If you can suggest similar things to the space is the most common character, or things to put in a relative expression style search (like in English if many a 16 bit game was all upper case do any Japanese games omit some technically necessarily but practically not so necessary punctuation) then feel free.
Going into the weeds then there are also things like trying to handle things with 8 bit control codes in a 16 bit encoding (observed in several GBA and DS games for me) but that I will suggest saving for another day, though if I must then like I note shiftJIS as mostly being 16 bit values starting with 8 or 9 and adjust accordingly when defocusing on my hex editor then some kind of probability and fun with a shift could be done (you would only really be running the scan twice).
If I have overlooked something on the computational front that will turn this into a system grinder then please note that as well. I don't think I have suggested anything that will do that, or indeed be all that much more on storage resources than if I decided to include a picture of my dog in the about box. My history however with estimating complexity is a bit... shall we say spotty.This guy writes too much. What is the short version?

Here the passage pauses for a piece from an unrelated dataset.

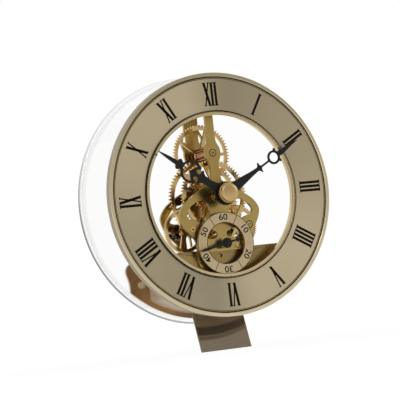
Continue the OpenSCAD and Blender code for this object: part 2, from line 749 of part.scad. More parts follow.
// Lower wheels
module right_arbor() {
  color(STEEL)
    dial_frame() {
      rod(right, pivot, 6.2, 8.3, $fn = 32);
      rod(right, 1.1, 8.3, 25, $fn = 32);
      pinion(right, 13, centre_module, ph_right_pinion, 25, 28, 0.001);
      rod(right, 1.1, 28, 31.7, $fn = 32);
      rod(right, pivot, 31.7, 34.1, $fn = 32);
    }
}
module right_wheel() {
  color(PALE)
    dial_frame() {
      wheel(right, 60, lower_module, ph_right, 22.6, 24.2, 1.12, 3.3, 2.2, 5, 0.75, 20);
      tube(right, 2.4, 1.12, 24.2, 24.95, $fn = 32);
    }
}
module left_arbor() {
  color(STEEL)
    dial_frame() {
      rod(left, pivot, 6.2, 8.3, $fn = 32);
      rod(left, 1.1, 8.3, 25, $fn = 32);
      pinion(left, 13, centre_module, ph_left_pinion, 25, 28, 0.001);
      rod(left, 3.8, 28.4, 30.9, $fn = 8);
      rod(left, 1.1, 28, 31.7, $fn = 32);
      rod(left, pivot, 31.7, 34.1, $fn = 32);
    }
}
module left_wheel() {
  color(PALE)
    dial_frame() {
      wheel(left, 60, lower_module, 0, 18.2, 19.8, 1.12, 3.3, 2.2, 5, 0.75, 37);
      tube(left, 2.4, 1.12, 16.6, 18.2, $fn = 32);
    }
}

// Centre and motion work
module centre_arbor() {
  color(STEEL)
    dial_frame() {
      rod([0, 0], 1.5, -10, 45, $fn = 48);
      rod([0, 0], 2.6, 15, 21.6, $fn = 48);
    }
}
module centre_wheel() {
  color(PALE)
    dial_frame() {
      wheel([0, 0], 65, centre_module, ph_centre, 25.6, 27.2, 1.52, 4.6, 3.1, 5, 1.1, 54);
      tube([0, 0], 3.4, 1.52, 27.2, 31.7);
    }
}
module cannon_pinion() {
  color(PALE)
    dial_frame() {
      pinion([0, 0], 24, motion_module, ph_cannon, 21.7, 23.9, 1.52);
      tube([0, 0], 3.4, 1.52, 23.9, 25.5);
    }
}
function arc(at, r, from, to, steps) =
  [for (i = [0:steps]) let (t = from + (to - from) * i / steps) [at[0] + r * sin(t), at[1] + r * cos(t)]];
minute_outline = both(concat([[0, 60.5], [0.25, 60], [0.8, 54], [1.45, 49.5], [1.8, 47], [1.75, 45.6], [1.5, 44.7]],
  arc([0, 40.2], 4.35, 22, 38, 2), [[3.3, 43.75], [4.2, 43.95], [4.8, 43.6], [4.8, 42.95], [4.2, 42.5]],
  arc([0, 40.2], 4.35, 66, 171, 10), [[0.6, 35.2], [0.6, 30.2], [0.95, 29.4], [1.7, 28.95], [3.35, 28.95],
  [3.4, 28.5], [1.9, 27.6], [1.15, 26.6], [1.6, 21], [2.5, 14], [3.2, 8], [3.5, 5]],
  arc([0, 0], 5.6, 43, 180, 12)));
module minute_hand() {
  color(BLACK)
    dial_frame()
      rotate(-minute_angle)
        slab(-6.8, -5.8)
          difference() {
            polygon(minute_outline);
            disc2d([0, 40.2], 2.95, $fn = 40);
            circle(r = 1.52, $fn = 32);
          }
}
module hand_cap() {
  color(BRASS)
    dial_frame()
      difference() {
        rotate_extrude()
          polygon([[0, 6.8], [6.1, 6.8], [6.35, 7.1], [6.35, 10.4], [6.1, 10.9], [5.3, 11.4], [3.6, 11.95],
            [1.8, 12.25], [0, 12.35]]);
        rod([0, 0], 1.52, -10.05, 0, $fn = 32);
      }
}
module set_knob() {
  color(BLACK)
    dial_frame()
      difference() {
        rotate_extrude()
          polygon([[0, -47], [5.4, -47], [6, -46.4], [6, -41.6], [5.6, -41.2], [3, -41.2], [3, -38.2], [0, -38.2]]);
        rod([0, 0], 1.52, 37, 45.05, $fn = 32);
      }
}
module minute_arbor() {
  color([0.72, 0.50, 0.32])
    dial_frame() {
      rod(upper, pivot, 6.2, 8.3, $fn = 32);
      rod(upper, 1.5, 8.3, 9.6, $fn = 32);
      pinion(upper, 15, hour_module, ph_long, 9.6, 21.4, 0.001);
      rod(upper, 1.5, 21.4, 28.2, $fn = 32);
      rod(upper, 3.3, 28.2, 30.6, $fn = 32);
      rod(upper, 1.5, 30.6, 31.7, $fn = 32);
      rod(upper, pivot, 31.7, 34.1, $fn = 32);
    }
}
module minute_wheel() {
  color(PALE)
    dial_frame() {
      wheel(upper, 60, motion_module, ph_minute, 22, 23.5, 1.52, 4.2, 2.6, 5, 1, 0);
      tube(upper, 3, 1.52, 23.5, 25, $fn = 32);
    }
}
module hour_wheel() {
  color(PALE)
    dial_frame()
      wheel([0, 0], 72, hour_module, ph_hour, 11, 12.5, 2.62, 5.2, 2.7, 5, 1.1, 18);
}
module hour_pipe() {
  color(PALE)
    dial_frame() {
      tube([0, 0], 2.6, 1.6, -5.3, 14.4, $fn = 48);
      tube([0, 0], 3.8, 2.6, 9, 10.9, $fn = 48);
    }
}
hour_outline = both(concat([[0, 50.5], [0.25, 50.1], [0.75, 46], [1.15, 42], [1.4, 38.6], [1.35, 37.4]],
  arc([2.05, 35.4], 1.4, -15, 140, 6), [[2.35, 33.5]], arc([0, 26.2], 7.1, 20, 126, 12),
  [[5.6, 21.3], [5, 20.95], [4.3, 21.15], [3.8, 21.9], [3.3, 22.8], [2.4, 23.2], [1.55, 22.9], [1.1, 22.1],
  [1.05, 21.2], [1.3, 20.5], [2.1, 20], [3.5, 20.1], [4.7, 19.5], [4.65, 18.9], [3.3, 17.9], [2.5, 16.6],
  [2.2, 14], [2.3, 11], [2.7, 8.5], [3.2, 6.75]], arc([0, 0], 7.3, 29, 180, 14)));
hour_cell = both(concat([[0, 31.9]], arc([0, 26.2], 5.7, 10, 112, 10),
  [[4.8, 23.7], [4, 24.5], [2.8, 25.4], [1.5, 26.1], [0.7, 26.7], [0, 27.9]]));
module hour_hand() {
  color(BLACK)
    dial_frame()
      rotate(-hour_angle)
        slab(-5.1, -4.1)
          difference() {
            polygon(hour_outline);
            polygon(hour_cell);
            circle(r = 2.62, $fn = 48);
          }
}

bezel();
dial_ring();
inner_trim();
drum();
rear_cover();
base_box();
base_face();
ear_screws();
case_posts();
tongue();
tongue_screws();
battery_door();
battery();
battery_contacts();
front_plate();
back_plate();
plate_pillars();
pillar_screws();
top_post();
front_bushes();
back_bushes();
arm_screws();
seconds_dial();
seconds_dial_feet();
module_posts();
module_plate();
module_screws();
stator();
stator_screws();
coil_bobbin();
coil_winding();
circuit_board();
crystal_can();
idler_stud();
rotor_magnet();
rotor_arbor();
intermediate_wheel();
seconds_arbor();
seconds_wheel();
seconds_gear();
seconds_hand();
idler_wheel();
transfer_arbor();
transfer_wheel();
right_arbor();
right_wheel();
left_arbor();
left_wheel();
centre_arbor();
centre_wheel();
cannon_pinion();
minute_hand();
hand_cap();
set_knob();
minute_arbor();
minute_wheel();
hour_wheel();
hour_pipe();
hour_hand();
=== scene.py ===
# Skeleton clock movement: finishes, printed dial, knurling and the photograph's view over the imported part
import json
import math

import bmesh
import bpy
from mathutils import Matrix, Vector


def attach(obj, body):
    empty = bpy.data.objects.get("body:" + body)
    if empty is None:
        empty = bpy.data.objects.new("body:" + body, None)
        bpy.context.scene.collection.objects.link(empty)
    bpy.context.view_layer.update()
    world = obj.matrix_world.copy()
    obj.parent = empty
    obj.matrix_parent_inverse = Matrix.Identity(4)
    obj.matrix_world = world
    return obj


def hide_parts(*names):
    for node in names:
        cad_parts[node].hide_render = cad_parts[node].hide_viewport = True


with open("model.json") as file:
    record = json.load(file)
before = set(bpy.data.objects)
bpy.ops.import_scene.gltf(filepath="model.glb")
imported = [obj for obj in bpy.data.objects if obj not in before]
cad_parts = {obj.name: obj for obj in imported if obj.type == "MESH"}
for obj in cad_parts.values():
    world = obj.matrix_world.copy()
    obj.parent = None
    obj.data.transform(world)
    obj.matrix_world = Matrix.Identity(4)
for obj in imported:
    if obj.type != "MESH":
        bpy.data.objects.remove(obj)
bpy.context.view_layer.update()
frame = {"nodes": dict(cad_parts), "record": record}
NODES = frame["nodes"]

# Dial coordinates: x right, y behind the dial face, z up from the dial centre, in millimetres
DIAL = Vector((0.0, -0.0183, 0.095))
MM = 0.001
DIAL_CENTRE = (0.0, 0.0)
SECONDS_CENTRE = (0.0, -30.0)
FULL_TURN = 2 * math.pi
QUARTER_TURN = math.pi / 2
WHITE = (1.0, 1.0, 1.0, 1.0)


def spot(x, y, z):
    """A point given in dial millimetres, in the frame of the part"""
    return DIAL + Vector((x, y, z)) * MM


def rgb(r, g, b):
    """A colour written as it is seen, as Blender's linear colour"""
    def one(c):
        c /= 255
        return c / 12.92 if c <= 0.04045 else ((c + 0.055) / 1.055) ** 2.4
    return (one(r), one(g), one(b), 1.0)


# Shader nodes
def feed(tree, value, socket):
    """Links another node's output to a socket, or sets a plain value on it"""
    if isinstance(value, bpy.types.NodeSocket):
        tree.links.new(value, socket)
    else:
        socket.default_value = value


def math_node(tree, kind, *values):
    node = tree.nodes.new("ShaderNodeMath")
    node.operation = kind
    for socket, value in zip(node.inputs, values):
        feed(tree, value, socket)
    return node.outputs[0]


def split(tree, vector):
    """The x, y and z of a vector"""
    node = tree.nodes.new("ShaderNodeSeparateXYZ")
    tree.links.new(vector, node.inputs[0])
    return tuple(node.outputs)


# Where a mix of colours has its sockets, since their names come more than once
MIX_A, MIX_B, MIX_RESULT = 6, 7, 2


def tone(tree, factor, low, high):
    """Mixes two colours by a changing factor"""
    mix = tree.nodes.new("ShaderNodeMix")
    mix.data_type = "RGBA"
    for socket, value in ((0, factor), (MIX_A, low), (MIX_B, high)):
        feed(tree, value, mix.inputs[socket])
    return mix.outputs[MIX_RESULT]


def spread(tree, value, low, high, start=0.0, end=1.0):
    """Goes from low to high while a value goes from start to end, and holds still beyond them"""
    node = tree.nodes.new("ShaderNodeMapRange")
    numbers = {"Value": value, "From Min": start, "From Max": end, "To Min": low, "To Max": high}
    for label, number in numbers.items():
        feed(tree, number, node.inputs[label])
    return node.outputs["Result"]


def noise(tree, vector, scale, detail, rough):
    node = tree.nodes.new("ShaderNodeTexNoise")
    for label, value in {"Vector": vector, "Scale": scale, "Detail": detail, "Roughness": rough}.items():
        feed(tree, value, node.inputs[label])
    return node.outputs["Fac"]


def place(tree, group, **values):
    """Sets a node group in a material with its own values"""
    node = tree.nodes.new("ShaderNodeGroup")
    node.node_tree = group
    for label, value in values.items():
        feed(tree, value, node.inputs[label.replace("_", " ")])
    return node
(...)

Japanese has no defined order but as it is a large list of characters there are orders which crop up again and again. I want to expand relative search tools to encompass those but as I don't know much Japanese then first a discussion on the list of the orderings that would need to be added to such a project. Also any related tricks that might be added to such a project, or pitfalls that might want to be avoided beforehand. For obvious reasons then Japanese would be the focus, however I do have to note game development has gone worldwide these days and most of the world is getting to a point where they can support game devs so maybe build such a project such that a language switch could be added down the line if Korea really takes off, or indeed somewhere in the middle east really takes off.